Common Trading Strategies
Multi-pair trading bots can implement various sophisticated strategies across different cryptocurrency pairs:
- Grid trading: Automatically places buy orders at lower price levels and sell orders at higher levels within a predetermined range
- Arbitrage: Exploits temporary price discrepancies of the same asset across different exchanges
- Trend following: Identifies directional momentum and positions trades to capitalize on established price movements
- Mean reversion: Takes positions when assets deviate significantly from their historical average prices
- Smart order routing: Optimizes order execution across multiple exchanges to secure the best available price
Benefits of Using AI for Crypto Pairs Trading
The advantages of employing AI-powered bots for cryptocurrency pairs trading extend well beyond convenience. Automatic portfolio diversification allows traders to spread risk across multiple pairs rather than concentrating exposure in a single market. When one cryptocurrency experiences low volatility, your bot might capture profits from movements in other pairs.
These systems offer efficiency beyond human capability, handling complex calculations and monitoring multiple markets without fatigue. The typical trader cannot effectively track more than a handful of cryptocurrency pairs, while bots can manage dozens with consistent precision.
This includes staying up-to-date with key metrics like the XLM to USD conversion rate, ensuring timely and informed trading decisions.
The 24/7 market participation these bots enable is particularly valuable.
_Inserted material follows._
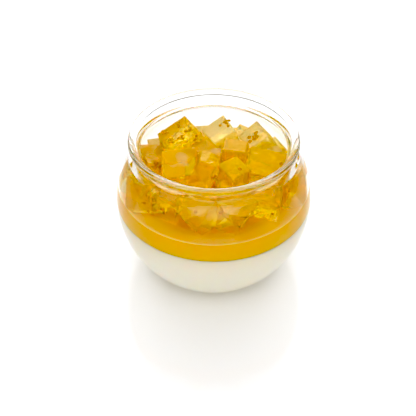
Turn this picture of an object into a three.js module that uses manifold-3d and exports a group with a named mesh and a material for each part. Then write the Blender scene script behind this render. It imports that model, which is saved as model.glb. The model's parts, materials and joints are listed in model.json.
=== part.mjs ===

Cryptocurrency markets operate continuously, with significant price movements often occurring during nighttime hours in your time zone. AI bots can capture these opportunities regardless of when they appear, executing your strategies while you sleep.
The elimination of emotional trading represents another crucial advantage, as bots strictly adhere to predefined rules, maintaining strategic discipline regardless of market conditions or psychological pressures.
Limitations and Risks
Despite their advantages, multi-pair trading bots come with significant limitations traders must understand:
- Technical complexity: These systems require substantial configuration and maintenance
- Capital requirements: Effective multi-pair trading typically demands larger account balances
- Strategy conflicts: What works for major cryptocurrencies might perform poorly with smaller altcoins
- Ongoing management: Bots require monitoring, periodic strategy adjustments, and realistic expectations
Many traders fail with bots because they expect to “set and forget” them, neglecting the need for regular performance evaluation and adaptation to changing market conditions. These are tools rather than autonomous profit generators.
Setting Up Your First Trading Bot
Starting with multi-pair trading requires careful preparation. Begin by researching established providers like 3Commas, Cryptohopper, or Bitsgap, focusing on those offering comprehensive features, security measures, and positive user reviews. Consider factors like supported exchanges, available strategies, and pricing structures.
When configuring your first bot, start with proven, straightforward strategies rather than complex custom approaches. Grid trading and basic trend-following systems typically offer the best entry points for beginners. Implement essential risk management practices from day one by limiting position sizes to 1-2% of your portfolio per trade, always using stop-loss orders, and starting with a small portion of your capital until you validate performance.
Monitor your bot’s performance closely during the first few weeks, analyzing which pairs and strategies perform best. Use these insights to gradually refine your approach, eliminating underperforming pairs and allocating more capital to successful strategies.
Conclusion: Is AI Trading Right for You?
AI-powered trading offers significant advantages for cryptocurrency traders willing to invest time in understanding these tools properly. However, success requires realistic expectations, technical aptitude, and ongoing commitment to monitoring and optimization. For those prepared to approach it methodically, multi-pair AI trading can transform your cryptocurrency trading experience, potentially improving results while reducing the time commitment required for active trading.